The device is just a few centimetres square, and not enough water passes through one for practical purposes — just 250 nanolitres of fresh water can be collected per minute. But Han says that if it were possible to put many of the devices onto some kind of chip he could produce something to rival portable household water filters. This would lead to flow rates of about 100 millilitres per minute, he says. "If you hit that kind of flow rate it's going to be really useful."
Desmond Lawler, an engineer who works on water desalination at the University of Texas at Austin, says that such a device could be used in disaster zones, where small amounts of pure water are needed quickly and cheaply. For large-scale desalination, reverse osmosis — whereby water is forced through holes small enough to exclude many molecules — is still the way to go, he says.
Han says that his device isn't intended to go head-to-head with large-scale purification plants: "this technology's not going to be in competition and it doesn't need to be," he says.
He is working with MIT to scale up the technology by making an array of the little water purifiers. In their paper, published online in Nature Nanotechnology1, Han and his team say that litre for litre the energy used by the device is comparable to that of large-scale reverse osmosis plants, and less than that for small-scale reverse osmosis devices.

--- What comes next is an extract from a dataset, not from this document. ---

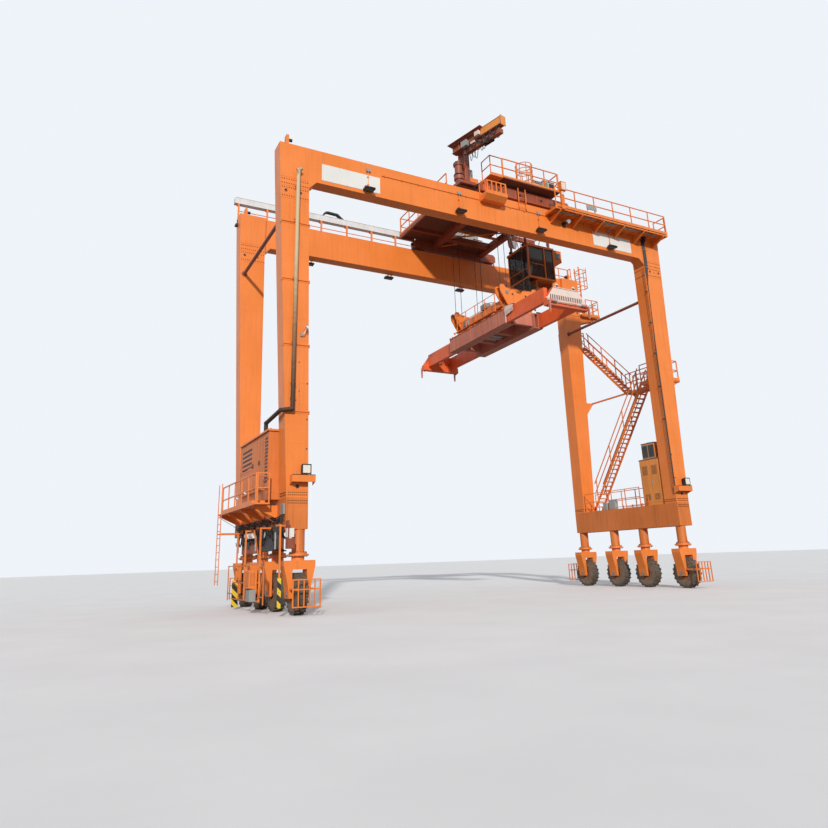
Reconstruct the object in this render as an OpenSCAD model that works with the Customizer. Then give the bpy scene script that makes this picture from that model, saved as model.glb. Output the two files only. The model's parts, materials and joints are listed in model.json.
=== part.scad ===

But Lawler has his doubts. "Whether this thing can be manufactured in a way that's cheap enough so it can be used instantly, we don't know," he says.
The device doesn't remove neutral molecules, however, which could be a limitation, Lawler says. But he adds that, in a disaster zone, perfect purity is not necessarily what is required. "It depends on how desperate people are," he says. "In many situations a disaster might completely disrupt a water purification system. Having a technology that can be deployed quickly will be useful."
- Kim, S, J., Ko, S. H., Kang, K. H. & Han, J. Nature Nanotechnol. doi:10.1038/nnano.2010.34 (2010).